Best speakers 2,500 can buy.


I am currently looking at Totem Hawks, Gallo ref3,and merlin TSM speakers. I have narrowed it to these three. But I cannot decide from here. I have an average room at 14x24, and I listen to music 75% versus video 25%. I am looking for a very detailed hi resolution type speaker. I want it to be very musical also. I have climbed up the ladder from polks to B&Ws, but want my next purchase to last a long while. Need opinions.
dritchey

Showing 4 responses by 213cobra

Zu Druids, if you can spend just $300 more. Nothing in the price range - and I mean nothing - offers coherence, resolution, musicality, immediacy and expression while delivering high tonal accuracy. It is friendly to a huge range of amps and your space can be easily driven by very low power options. The Druid is a revelation in this price range and humbles speakers costing many times more.

Phil
The Druid has not crossover. The FRD is naturally rolled off on the both ends and the supertweeter is rolled in via a filter network at 12kHz. The FRD gets a direct connection from the amp so the 40Hz - 12kHz range is produced without the signal traversing a network.

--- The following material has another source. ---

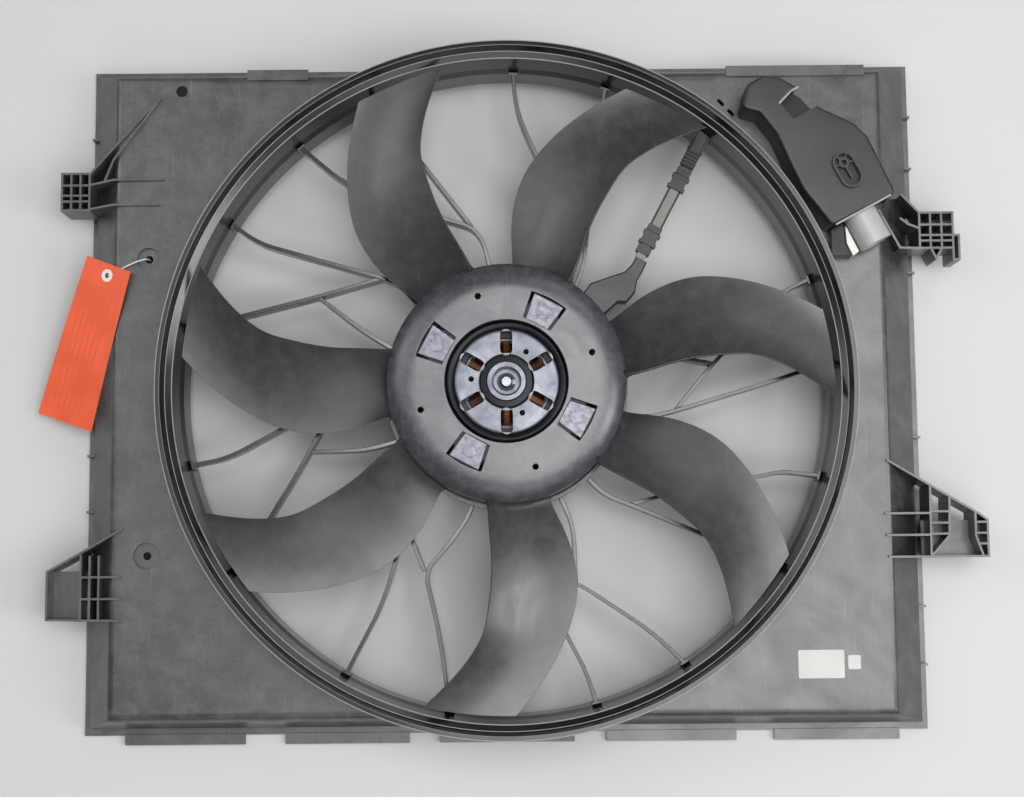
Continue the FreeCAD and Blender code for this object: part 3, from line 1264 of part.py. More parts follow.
# Hang tag.
# The card leans on the rounded shoulder of the panel, its lower end near the floor.
TAG = (Vector(-356.4, 118.3, 36.5), Vector(-315.7, 101.3, 51.5), Vector(-352.0, -31.8, 30.5))
TAG_LAST = (-0.23, 1.021)
CARD_THICK, EYELET_RADIUS, EYELET_HOLE = 0.5, 5.4, 2.2
STRING_RADIUS = 0.55
tag_shift = Vector(float(wall_left) + 353.5, 0, float(panel_top) - 44.0)
tag_points = [corner + tag_shift for corner in TAG]
tag_across, tag_down = tag_points[1] - tag_points[0], tag_points[2] - tag_points[1]
tag_points.append(tag_points[0] + tag_across * TAG_LAST[0] + tag_down * TAG_LAST[1])
tag_up = tag_down.cross(tag_across).normalize()
tag_up = tag_up if tag_up.z > 0 else tag_up * -1.0
eyelet_centre = tag_points[0] + tag_across * 0.529 + tag_down * 0.0713
card = Part.Face(Part.makePolygon(tag_points + tag_points[:1])).extrude(tag_up * CARD_THICK)
card = card.cut(Part.makeCylinder(EYELET_RADIUS - 1.5, 6, eyelet_centre - tag_up * 3, tag_up))
pieces.append(solid_piece("hang_tag", card))
washer = Part.makeCylinder(EYELET_RADIUS, 0.6, eyelet_centre + tag_up * (CARD_THICK + 0.02), tag_up)
washer = washer.fuse(Part.makeCylinder(EYELET_RADIUS - 1.55, CARD_THICK + 0.3, eyelet_centre, tag_up))
washer = washer.cut(Part.makeCylinder(EYELET_HOLE, 8, eyelet_centre - tag_up * 3, tag_up))
pieces.append(solid_piece("tag_eyelet", washer.removeSplitter()))


def string_knot(radius, top, away):
    """Knot as a short eight-sided drum below its top point."""
    corners = [polar(radius, 45.0 * corner) for corner in range(8)]
    drum = Part.Face(Part.makePolygon(corners + corners[:1])).extrude(Vector(0, 0, 1.4 * radius))
    drum.Placement = Placement(top, Rotation(Vector(0, 0, 1), away))
    return drum


def make_string():
    """String from the knot under its hole, over the card and down its eyelet."""
    hole = Vector(float(STRING_HOLE[0]), float(STRING_HOLE[1]), float(cup_floor) - 1.0)
    over = eyelet_centre + tag_up * 2.6
    route = [hole, hole + Vector(0, 0, 11.0), hole * 0.5 + over * 0.5 + Vector(0, 0, 9.5),
             over + Vector(2.5, 1.0, 0.8), eyelet_centre - tag_up * 0.8]
    wire = smooth_wire(route)
    section = [route[0] + polar(STRING_RADIUS, 60.0 * corner) for corner in range(6)]
    tube = wire.makePipeShell([Part.makePolygon(section + section[:1])], True, False)
    upper = string_knot(4.0, hole + Vector(0, 0, 0.4), Vector(0, 0, -1))
    lower = string_knot(1.8, route[-1] + tag_up * 0.3, tag_up * -1.0)
    return tube.fuse([upper, lower]).removeSplitter()


pieces.append(solid_piece("tag_string", make_string()))

# Writing.
doc.recompute()
bad = [obj.Name for obj in doc.Objects if "Invalid" in obj.State or "Error" in obj.State]
if bad:
    raise RuntimeError(f"objects that did not build: {bad}")
for piece in pieces:
    if piece.Shape.isNull() or not piece.Shape.isValid() or not piece.Shape.Solids:
        raise RuntimeError(f"{piece.Label} has no sound shape")
os.makedirs("parts", exist_ok=True)
for piece in pieces:
    piece.Shape.exportStep(f"parts/{piece.Label}.step")
    print(f"{piece.Label}: {len(piece.Shape.Solids)} solid(s), {piece.Shape.Volume / 1000.0:.1f} cm3")
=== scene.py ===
import logging
import math
from collections.abc import Iterator
from contextlib import contextmanager
from dataclasses import dataclass, field
from enum import Enum

import bmesh
import bpy
from mathutils import Matrix, Vector


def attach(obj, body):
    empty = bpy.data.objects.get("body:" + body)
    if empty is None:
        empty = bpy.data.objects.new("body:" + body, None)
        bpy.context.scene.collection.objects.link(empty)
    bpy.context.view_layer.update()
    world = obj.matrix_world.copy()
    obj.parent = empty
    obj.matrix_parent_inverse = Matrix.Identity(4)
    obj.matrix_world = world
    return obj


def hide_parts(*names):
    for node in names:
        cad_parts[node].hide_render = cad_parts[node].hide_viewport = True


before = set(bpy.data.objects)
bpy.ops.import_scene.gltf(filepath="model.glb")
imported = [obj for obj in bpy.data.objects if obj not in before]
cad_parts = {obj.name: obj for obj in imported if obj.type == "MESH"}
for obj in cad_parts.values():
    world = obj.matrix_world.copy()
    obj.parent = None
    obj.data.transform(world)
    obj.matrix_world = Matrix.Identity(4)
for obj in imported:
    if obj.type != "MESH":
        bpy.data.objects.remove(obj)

MM = 0.001
log = logging.getLogger("cooling_fan")
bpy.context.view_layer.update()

Point = tuple[float, float]
Point3 = tuple[float, float, float]
Socket = bpy.types.NodeSocket
Tree = bpy.types.NodeTree


class Body(Enum):
    """The two bodies of the module."""

    SHROUD = "shroud"
    ROTOR = "rotor"


# Colour and nodes


def linear(colour: str) -> tuple[float, float, float, float]:
    """Turn an sRGB hex colour into linear light.

    Args:
        colour: the colour as "#rrggbb".

    Returns:
        Red, green, blue and a full alpha, in linear light.
    """
    parts = [int(colour[start:start + 2], 16) / 255.0 for start in (1, 3, 5)]
    light = [part / 12.92 if part <= 0.04045 else ((part + 0.055) / 1.055) ** 2.4 for part in parts]
    return (*light, 1.0)


def add_node(tree: Tree, kind: str, settings: dict | None = None,
             inputs: dict | None = None) -> bpy.types.Node:
    """Add one node to a tree.

    Args:
        tree: the tree that the node joins.
        kind: the node's type name.
        settings: properties to set on the node.
        inputs: values or sockets for its inputs, by name or number.

    Returns:
        The node.
    """
    node = tree.nodes.new(kind)
    for name, value in (settings or {}).items():
        setattr(node, name, value)
    for key, value in (inputs or {}).items():
        if isinstance(value, Socket):
            tree.links.new(value, node.inputs[key])
        else:
            node.inputs[key].default_value = value
    return node


def reckon(tree: Tree, operation: str, *values: object, clamp: bool = False) -> Socket:
    """Output of a Math node.

    Args:
        tree: the tree that the node joins.
        operation: what it works out.
        values: its numbers or sockets, in order.
        clamp: whether the result is held between 0 and 1.

    Returns:
        Socket of the result.
    """
    return add_node(tree, "ShaderNodeMath", {"operation": operation, "use_clamp": clamp},
                    dict(enumerate(values))).outputs[0]


def noise(tree: Tree, place: Socket, size: float, detail: float, **more: float) -> Socket:
    """Cloudy noise.

    Args:
        tree: the tree that the node joins.
        place: socket of the coordinates.
        size: width of a cloud in metres.
        detail: how many finer layers it has.
        more: other inputs by name.

    Returns:
        Socket of the noise.
    """
    return add_node(tree, "ShaderNodeTexNoise", None, {
        "Vector": place, "Scale": 1.0 / size, "Detail": detail, **more}).outputs["Fac"]


def spread(tree: Tree, value: Socket, source: Point, result: Point) -> Socket:
    """Map one range of values onto another.

    Args:
        tree: the tree that the node joins.
        value: socket of the value.
        source: least and greatest value that count.
        result: what they turn into.

    Returns:
        Socket of the result.
    """
    return add_node(tree, "ShaderNodeMapRange", None, {
        "Value": value, "From Min": source[0], "From Max": source[1],
        "To Min": result[0], "To Max": result[1]}).outputs["Result"]


def blend(tree: Tree, share: Socket, colour: str, other: str) -> Socket:
    """Mix of two hex colours, with a share of the second."""
    return add_node(tree, "ShaderNodeMix", {"data_type": "RGBA"}, {
        0: share, 6: linear(colour), 7: linear(other)}).outputs[2]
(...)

The Druid supertweeter waveguide is aluminum but the driver itself is not. There is nothing bright about it.

I haven't heard the Callisto on a comparative basis. I have heard them in someone else's system. It's a good speaker certainly but not in the same class or type as a Druid. 10 - 11 db less efficiency; markedly less bass and the bass it has lack's the Druid's definition; nothing close to the Druid's coherence. And one more big thing that you can only understand once you've heard a Druid -- there is the inescapable signature of music being squeezed through a crossover, which the Druid doesn't have.

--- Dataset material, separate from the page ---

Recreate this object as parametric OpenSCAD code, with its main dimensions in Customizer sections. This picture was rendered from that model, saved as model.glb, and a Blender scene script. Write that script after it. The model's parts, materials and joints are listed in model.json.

Also, the Callisto woofer/mid driver is not fast enough to give the speaker the top-to-bottom transient uniformity that is elemental to the Druid experience.

The Callisto is much smaller of course, has the placement flexibility of a standmount. Really a different speaker from Druid. But at the end of the day, it's conventional and the Druid is a departure designed to overcome the constraints that still saddle the Callisto design approach.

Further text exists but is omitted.